• **WORK TO DO**: Write out the listing exactly as it is given.

• **SUPPLIED MATERIAL**:
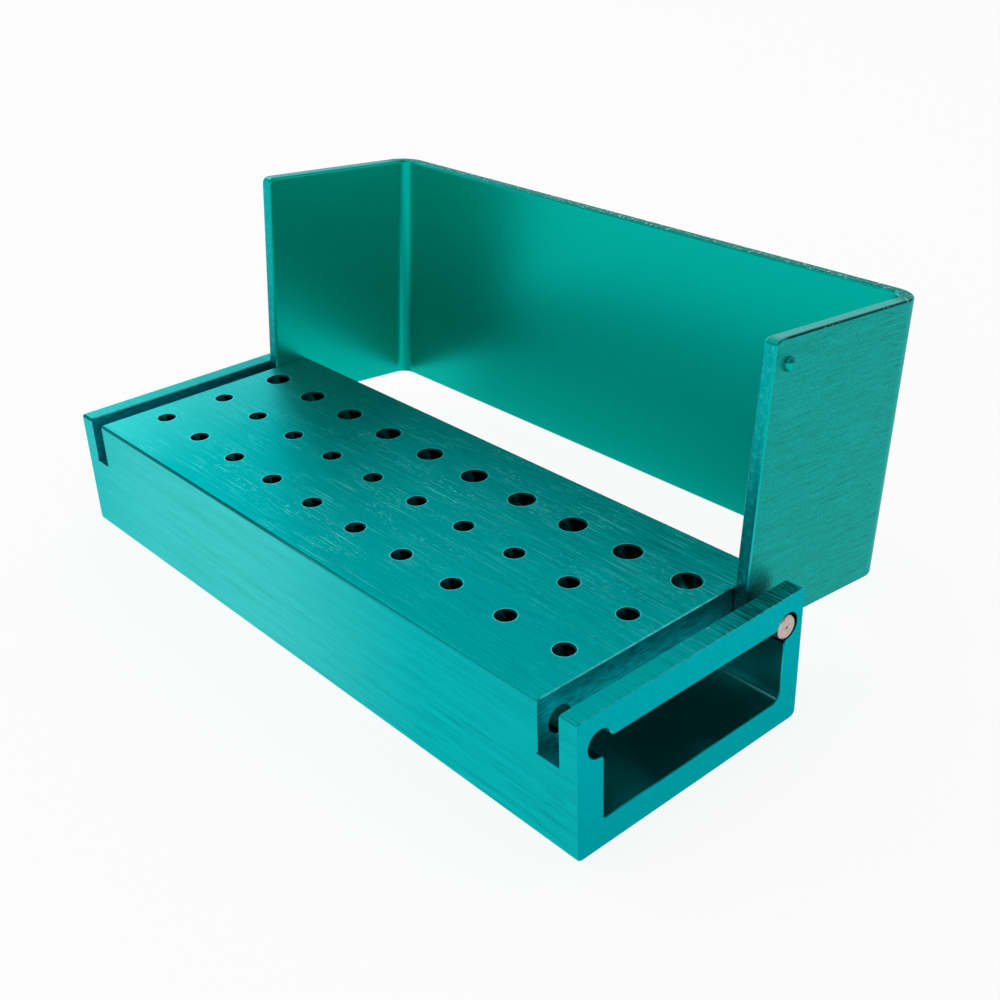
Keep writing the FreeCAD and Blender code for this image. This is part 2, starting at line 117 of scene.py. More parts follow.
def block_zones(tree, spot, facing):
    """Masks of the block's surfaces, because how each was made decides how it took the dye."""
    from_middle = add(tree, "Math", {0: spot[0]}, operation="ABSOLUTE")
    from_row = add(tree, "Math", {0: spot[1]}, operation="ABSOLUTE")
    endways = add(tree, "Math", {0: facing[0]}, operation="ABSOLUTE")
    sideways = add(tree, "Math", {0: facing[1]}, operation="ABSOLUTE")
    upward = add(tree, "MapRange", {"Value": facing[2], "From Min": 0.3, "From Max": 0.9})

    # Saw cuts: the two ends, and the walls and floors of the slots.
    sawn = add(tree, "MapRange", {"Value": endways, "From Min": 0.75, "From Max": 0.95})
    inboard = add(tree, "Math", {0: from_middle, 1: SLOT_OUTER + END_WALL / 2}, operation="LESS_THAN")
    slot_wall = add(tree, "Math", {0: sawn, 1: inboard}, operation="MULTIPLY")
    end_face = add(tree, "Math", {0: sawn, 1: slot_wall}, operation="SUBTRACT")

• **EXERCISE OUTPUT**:
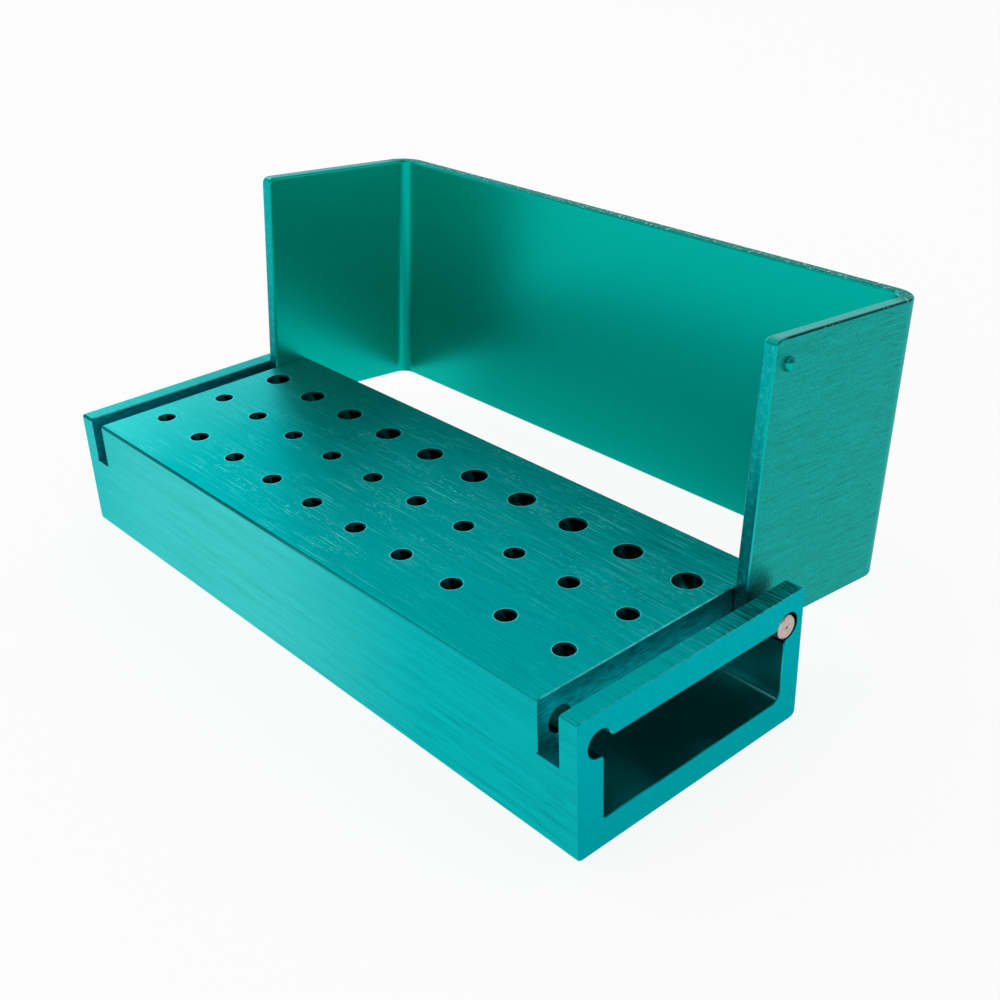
Keep writing the FreeCAD and Blender code for this image. This is part 2, starting at line 117 of scene.py. More parts follow.
def block_zones(tree, spot, facing):
    """Masks of the block's surfaces, because how each was made decides how it took the dye."""
    from_middle = add(tree, "Math", {0: spot[0]}, operation="ABSOLUTE")
    from_row = add(tree, "Math", {0: spot[1]}, operation="ABSOLUTE")
    endways = add(tree, "Math", {0: facing[0]}, operation="ABSOLUTE")
    sideways = add(tree, "Math", {0: facing[1]}, operation="ABSOLUTE")
    upward = add(tree, "MapRange", {"Value": facing[2], "From Min": 0.3, "From Max": 0.9})

    # Saw cuts: the two ends, and the walls and floors of the slots.
    sawn = add(tree, "MapRange", {"Value": endways, "From Min": 0.75, "From Max": 0.95})
    inboard = add(tree, "Math", {0: from_middle, 1: SLOT_OUTER + END_WALL / 2}, operation="LESS_THAN")
    slot_wall = add(tree, "Math", {0: sawn, 1: inboard}, operation="MULTIPLY")
    end_face = add(tree, "Math", {0: sawn, 1: slot_wall}, operation="SUBTRACT")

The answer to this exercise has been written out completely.